E che vuol dire? Mica tutti i fiorentini sono renziani, mi creda. Io vivo a Firenze ormai da trent’anni, e Renzi l’ho in effetti visto all’opera prima in Provincia, poi in Comune. E’ un uomo spregiudicato, che sa quel che vuole, bravissimo ad alimentare il mito di se stesso. Come la storia del sindaco amatissimo, e che avrebbe ottenuto chissà quali risultati, appunto.
Ora molti, anche non renziani, lo presentano comunque come l’ultima spiaggia: come se l’alternativa fosse il precipizio.
Non so dirle quale sia l’alternativa, e quale futuro attenda il nostro Paese, che è davvero mal messo. Ma mi pare evidente, per quel poco che ancora posso capire di politica, che le vere decisioni di questo governo, come dei due precedenti, non vengono prese a Roma, ma altrove. Il che magari non è neanche un male, perché il gruppo di cui si è circondato Renzi mi sembra davvero debole, quanto a competenze.

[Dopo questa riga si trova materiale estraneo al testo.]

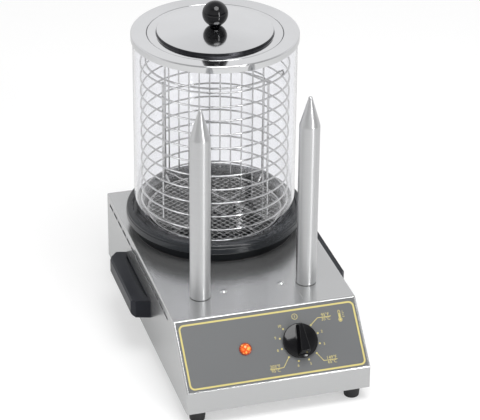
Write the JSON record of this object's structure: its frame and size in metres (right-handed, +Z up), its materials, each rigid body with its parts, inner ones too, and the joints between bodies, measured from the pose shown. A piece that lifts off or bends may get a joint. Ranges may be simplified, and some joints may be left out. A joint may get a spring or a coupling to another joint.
{
  "type": "hot dog steamer with bun spikes",
  "caption": "Countertop hot dog steamer: stainless casing, glass cylinder with wire basket over a heated water bowl, lid with ball knob, heated bun spikes, thermostat knob and pilot lamp.",
  "frame": {"origin": "middle of the overall footprint, on the surface that the feet stand on", "axes": "+X to the user's right along the control face, -Y out of the control face, +Z up"},
  "size_m": [0.273, 0.394, 0.4096],
  "materials": {
    "brushed_stainless": "fine brushed",
    "polished_stainless": "polished",
    "satin_aluminium": "turned, satin",
    "coated_casting": "dark non-stick coat",
    "glass": "clear",
    "bright_wire": "bright plated wire",
    "mesh_steel": "expanded sheet",
    "black_moulding": "fine moulded texture",
    "black_gloss": "high gloss",
    "panel_grey": "printed, satin",
    "rubber": "matt",
    "lamp_orange": "translucent, lit",
    "ivory_silicone": "satin silicone",
    "black_silicone": "satin silicone",
    "brass": "turned",
    "copper": "drawn tube",
    "element_steel": "heat stained",
    "zinc_steel": "zinc plated",
    "white_ceramic": "glazed",
    "sleeving": "woven glass sleeve"
  },
  "bodies": {
    "base": {"casing": "brushed_stainless", "rear_panel": "brushed_stainless", "base_plate": "brushed_stainless", "control_panel": "panel_grey", "bowl": "coated_casting", "bowl_gasket": "black_silicone", "bowl_retaining_ring": "zinc_steel", "heat_spreader": "satin_aluminium", "heating_element": "element_steel", "heater_clamp": "zinc_steel", "heater_nut": "zinc_steel", "spike_left": "satin_aluminium", "spike_right": "satin_aluminium", "spike_heater_left": "element_steel", "spike_heater_right": "element_steel", "spike_nuts": "zinc_steel", "spike_gaskets": "ivory_silicone", "handle_left": "black_moulding", "handle_right": "black_moulding", "handle_screws": "zinc_steel", "foot_front_left": "rubber", "foot_front_right": "rubber", "foot_rear_left": "rubber", "foot_rear_right": "rubber", "foot_screws": "zinc_steel", "foot_nuts": "zinc_steel", "thermostat_body": "white_ceramic", "thermostat_bush": "brass", "thermostat_nut": "zinc_steel", "thermostat_capillary": "copper", "thermostat_bulb": "copper", "lamp_lens": "lamp_orange", "lamp_body": "white_ceramic", "lamp_nut": "black_moulding", "terminal_block": "white_ceramic", "terminal_bracket": "zinc_steel", "bracket_rivets": "polished_stainless", "safety_cutout": "black_moulding", "cable_gland": "black_moulding", "gland_nut": "black_moulding", "rear_screws": "zinc_steel", "base_screws": "zinc_steel", "wiring": "sleeving"},
    "glass": {"glass_cylinder": "glass"},
    "basket": {"basket_rings": "bright_wire", "basket_uprights": "bright_wire", "basket_partition": "bright_wire", "basket_floor": "mesh_steel", "basket_floor_ring": "bright_wire", "basket_floor_wires": "bright_wire", "basket_lugs": "bright_wire"},
    "bail": {"basket_bail": "bright_wire"},
    "lid": {"lid_shell": "polished_stainless", "lid_knob": "black_gloss", "lid_gasket": "ivory_silicone", "lid_screw": "zinc_steel"},
    "knob": {"control_knob": "black_gloss", "thermostat_spindle": "zinc_steel"}
  },
  "joints": [
    {"name": "glass_lift", "type": "slide", "parent": "base", "child": "glass", "axis": [0, 0, 1], "range_m": [0, 0.12]},
    {"name": "basket_lift", "type": "slide", "parent": "glass", "child": "basket", "axis": [0, 0, 1], "range_m": [0, 0.26]},
    {"name": "lid_lift", "type": "slide", "parent": "basket", "child": "lid", "axis": [0, 0, 1], "range_m": [0, 0.12]},
    {"name": "bail_swing", "type": "hinge", "parent": "basket", "child": "bail", "pos_m": [0, 0.0848, 0.3349], "axis": [-0.7547, 0.6561, 0], "range_deg": [0, 90]},
    {"name": "thermostat_turn", "type": "hinge", "parent": "base", "child": "knob", "pos_m": [0.0335, -0.16784, 0.078], "axis": [0, 0.7014, -0.7128], "range_deg": [0, 315]}
  ],
  "couplings": [
    {"joint": "bail_swing", "follows": "lid_lift", "rad_per_m": 13}
  ]
}
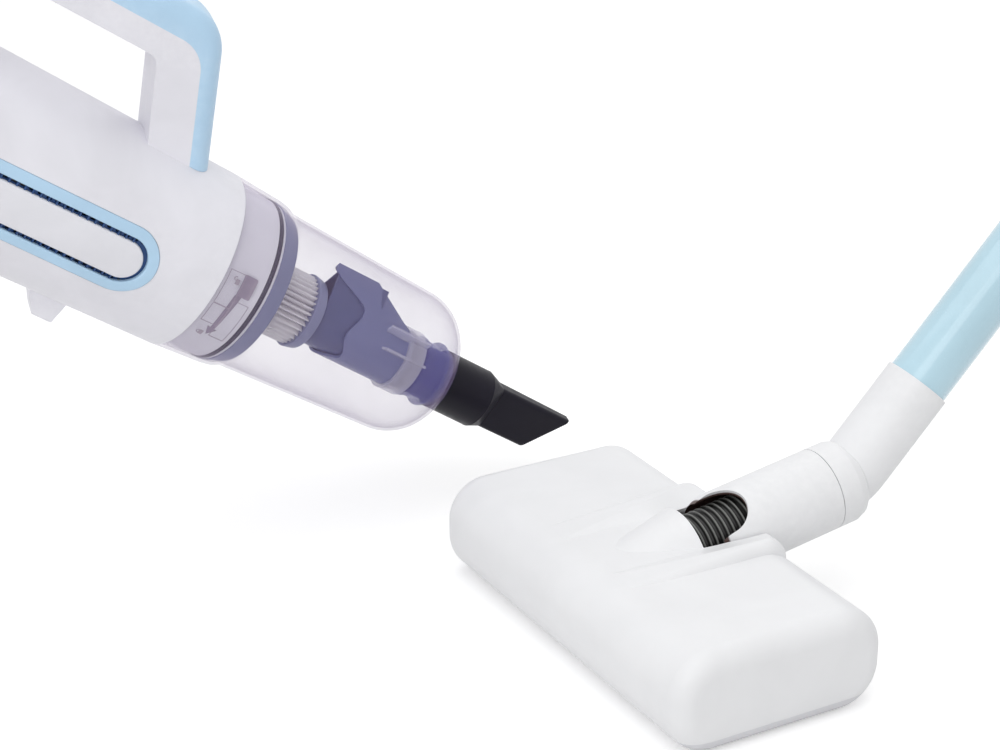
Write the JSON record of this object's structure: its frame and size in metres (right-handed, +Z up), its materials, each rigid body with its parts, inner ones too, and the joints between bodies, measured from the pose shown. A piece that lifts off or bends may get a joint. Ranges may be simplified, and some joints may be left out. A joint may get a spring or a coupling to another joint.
{
  "type": "cordless stick vacuum",
  "caption": "Cordless stick vacuum taken apart for use: hand unit with clear dust cup and crevice nozzle, beside a floor head with pivoting neck, swivel elbow and wand.",
  "frame": {"origin": "on the floor under the middle of the floor head", "axes": "+Z up, +Y from the floor head towards its neck and wand, +X along the head towards the side that the hand unit is not on"},
  "size_m": [0.4418, 0.8122, 0.4083],
  "materials": {
    "case_white": "satin moulded plastic with a faint lavender tint",
    "panel_white": "satin moulded plastic",
    "trim_blue": "smooth light blue plastic",
    "button_grey": "matt grey plastic",
    "vent_dark": "dark blue moulded grille",
    "clear_shell": "clear plastic with a faint lavender tint",
    "clear_violet": "clear plastic tinted violet blue",
    "smoke_blue": "smoky blue grey see-through plastic",
    "band_blue": "blue grey moulded plastic",
    "seal_black": "soft black rubber",
    "filter_paper": "white pleated filter paper",
    "filter_foam": "open cell foam",
    "nozzle_black": "satin black plastic",
    "inner_grey": "plain dark moulding",
    "fan_metal": "machined",
    "steel": "plain turned steel",
    "cell_wrap": "shrink wrap",
    "board_green": "coated circuit board",
    "wand_blue": "glossy light blue paint",
    "head_white": "smooth white plastic",
    "base_grey": "matt grey plastic",
    "lint_red": "lint pile",
    "hose_black": "flexible ribbed plastic",
    "wheel_grey": "soft tread"
  },
  "bodies": {
    "hand_unit": {"case_right": "case_white", "case_left": "case_white", "handle_trim": "trim_blue", "rear_cap": "case_white", "charge_socket": "nozzle_black", "exhaust_filter": "filter_foam", "rest_foot": "case_white", "case_screws": "steel", "front_spigot": "case_white", "seal_ring": "seal_black", "seal_band": "band_blue", "filter_frame": "band_blue", "filter_media": "filter_paper", "filter_cap": "band_blue", "motor_bulkhead": "inner_grey", "fan_cover": "inner_grey", "motor_can": "steel", "bearing_front": "steel", "bearing_rear": "steel", "motor_cradle": "inner_grey", "battery_cells": "cell_wrap", "battery_holder": "inner_grey", "control_board": "board_green", "button_switch": "inner_grey", "vent_bezel_right": "trim_blue", "vent_bezel_left": "trim_blue", "vent_panel_right": "panel_white", "vent_panel_left": "panel_white", "vent_grille_right": "vent_dark", "vent_grille_left": "vent_dark"},
    "rotor": {"impeller": "fan_metal", "motor_shaft": "steel"},
    "power_button": {"power_button": "button_grey"},
    "cup": {"dust_cup": "clear_shell", "inlet_collar": "clear_violet", "inlet_duct": "smoke_blue", "cup_ribs": "clear_shell"},
    "nozzle": {"crevice_nozzle": "nozzle_black"},
    "floor_head": {"head_top": "head_white", "head_base": "base_grey", "sole_plate": "base_grey", "lint_strips": "lint_red", "suction_duct": "inner_grey", "head_screws": "steel", "pivot_pins": "steel", "wheel_axles": "steel", "hose_head": "hose_black"},
    "neck": {"neck": "head_white", "hose_neck": "hose_black", "hose_cuff": "hose_black"},
    "elbow": {"elbow": "head_white", "swivel_collar": "head_white"},
    "wand": {"wand_tube": "wand_blue", "wand_top": "head_white"},
    "wheel_rear_left": {"wheel_rear_left": "wheel_grey"},
    "wheel_rear_right": {"wheel_rear_right": "wheel_grey"},
    "wheel_front_left": {"wheel_front_left": "wheel_grey"},
    "wheel_front_right": {"wheel_front_right": "wheel_grey"}
  },
  "joints": [
    {"name": "rotor_spin", "type": "hinge", "parent": "hand_unit", "child": "rotor", "pos_m": [-0.24561, -0.20377, 0.19874], "axis": [0.1043, 0.8254, -0.5548], "continuous": true},
    {"name": "button_press", "type": "slide", "parent": "hand_unit", "child": "power_button", "axis": [-0.2239, -0.5241, -0.8217], "range_m": [0, 0.002], "stiffness_N_per_m": 600, "springref_m": -0.001},
    {"name": "cup_twist", "type": "hinge", "parent": "hand_unit", "child": "cup", "pos_m": [-0.23831, -0.14599, 0.1599], "axis": [0.1043, 0.8254, -0.5548], "range_deg": [0, 20]},
    {"name": "nozzle_pull", "type": "slide", "parent": "cup", "child": "nozzle", "axis": [0.1043, 0.8254, -0.5548], "range_m": [0, 0.03]},
    {"name": "floor_group_lift", "type": "slide", "parent": "hand_unit", "child": "floor_head", "axis": [0, 0, 1], "range_m": [0, 0.08]},
    {"name": "neck_pitch", "type": "hinge", "parent": "floor_head", "child": "neck", "pos_m": [0, 0.04538, 0.04981], "axis": [1, 0, 0], "range_deg": [0, 75]},
    {"name": "elbow_swivel", "type": "hinge", "parent": "neck", "child": "elbow", "pos_m": [0, 0.10951, 0.06043], "axis": [0, 0.9866, 0.1633], "range_deg": [-90, 90]},
    {"name": "wand_pull", "type": "slide", "parent": "elbow", "child": "wand", "axis": [0.0414, 0.6681, 0.743], "range_m": [0, 0.028]},
    {"name": "spin_wheel_rear_left", "type": "hinge", "parent": "floor_head", "child": "wheel_rear_left", "pos_m": [-0.088, 0.044, 0.009], "axis": [1, 0, 0], "continuous": true},
    {"name": "spin_wheel_rear_right", "type": "hinge", "parent": "floor_head", "child": "wheel_rear_right", "pos_m": [0.088, 0.044, 0.009], "axis": [1, 0, 0], "continuous": true},
    {"name": "spin_wheel_front_left", "type": "hinge", "parent": "floor_head", "child": "wheel_front_left", "pos_m": [-0.088, 0.012, 0.009], "axis": [1, 0, 0], "continuous": true},
    {"name": "spin_wheel_front_right", "type": "hinge", "parent": "floor_head", "child": "wheel_front_right", "pos_m": [0.088, 0.012, 0.009], "axis": [1, 0, 0], "continuous": true}
  ]
}
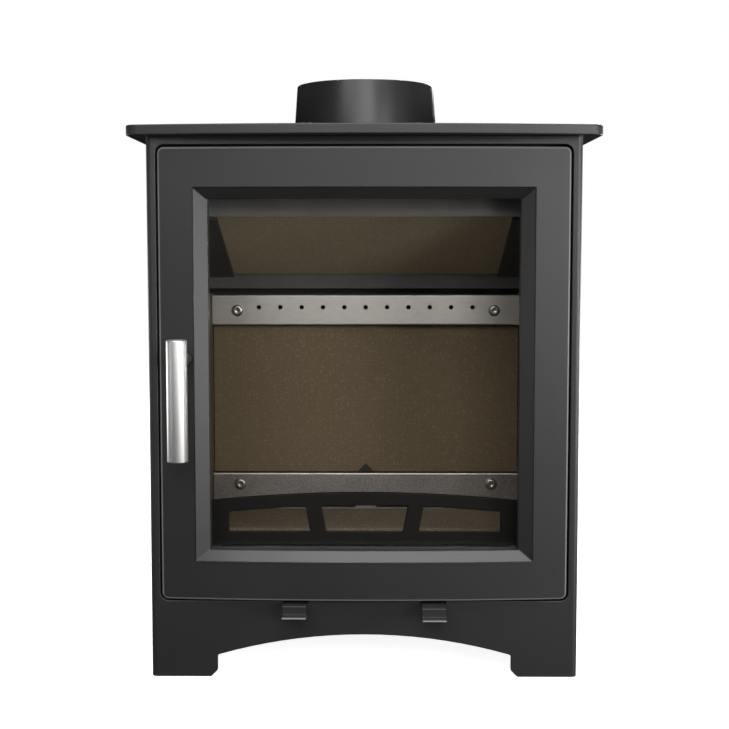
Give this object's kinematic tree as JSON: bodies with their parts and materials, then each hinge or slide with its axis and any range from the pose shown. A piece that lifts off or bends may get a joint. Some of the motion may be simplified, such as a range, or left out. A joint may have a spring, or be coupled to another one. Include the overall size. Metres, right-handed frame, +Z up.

Torniamo a Novi allora: la sua generazione ‘produsse’ un numero di intellettuali di valore (oggi al culmine della carriera accademica in diverse università di tutta Italia) assolutamente anomalo per una piccola cittadina di provincia. C’è una spiegazione per tutto ciò?
(sorride, ndr) Se c’è, io non la conosco. E’ vero comunque che Novi ha prodotto, nelle leve fra il 1942 e il 1948 più o meno, un bel numero di docenti universitari, in tante discipline diverse. Non facciamo nomi per non dimenticare nessuno, ma certamente almeno 10 o 12 persone. Peraltro c’era già stato qualche illustre caso precedente, e ce ne sono stati dopo naturalmente. Anche se non con la stessa frequenza, in effetti.
Professor Contorbia, lei ha insegnato e insegna Letteratura Italiana Moderna e Contemporanea all’Università di Genova, ma è anche autore di una ‘monumentale’ Storia del giornalismo italiano, in 4 volumi, pubblicati con Mondadori. Cosa pensa dell’agonia in cui sembra dibattersi, da anni, l’editoria giornalistica italiana?
Chiariamo: io sono un italianista, e il mio mestiere è sempre stato appunto studiare la letteratura italiana. Poi ad un certo punto, in età non più ‘verde’ e per una serie di incontri e circostanze, mi è stato proposto di occuparmi per Mondadori di un volume sulla storia del giornalismo italiano, che poi in effetti sono diventati quattro. Dalle origini, fino al 2001. E poiché, negli ultimi 10 anni, molto è cambiato, e spesso anche ‘crollato’, non so onestamente prevedere quale sarà il futuro dell’informazione, in rapidissima evoluzione. Ricordo però che, durante una presentazione dell’opera all’Università di Bergamo, Gianni Riotta disse: “Contorbia ha eretto un grande monumento al giornalismo italiano: ma è un monumento funebre”. E ricordo anche che mentre lo diceva Riotta era di un’eleganza impeccabile, ma tutto vestito di nero: il becchino sembrava lui, insomma….
Ma un quinto volume dell’opera, sull’ultimo decennio e l’editoria digitale, lo vedremo mai?
No, lo escludo. Però sto lavorando ad un altro progetto ambizioso, che dovrebbe andare in libreria a tarda estate, o in autunno, sempre con Mondadori. Ossia una raccolta di scritti del grandissimo giornalista Bernardo Valli, che vanno dal 1956 al 2014. E le assicuro che la ricerca, soprattutto per i testi antecedenti al 1966, è stata impresa titanica, e ho lavorato nelle biblioteche, tra Firenze e Genova, senza spesso poter contare neppure su indicizzazioni di tipo elettronico. Ma per una produzione come quella di Bernardo Valli, grande testimone del nostro tempo, capace di narrazioni efficaci, e di analisi lucidissime sui grandi eventi internazionali, ne è valsa la pena. Ecco, quello è un tipo di giornalismo di approfondimento che non dipende solo dallo strumento di divulgazione (carta, web o altro), ma raggiunge un livello tale di qualità e profondità da continuare a fare la differenza, rispetto all’informazione superficiale, usa e getta, a cui oggi siamo abituati. Ma Valli, per capacità di scrittura e di analisi, è certamente oggi l’eccezione, non la regola.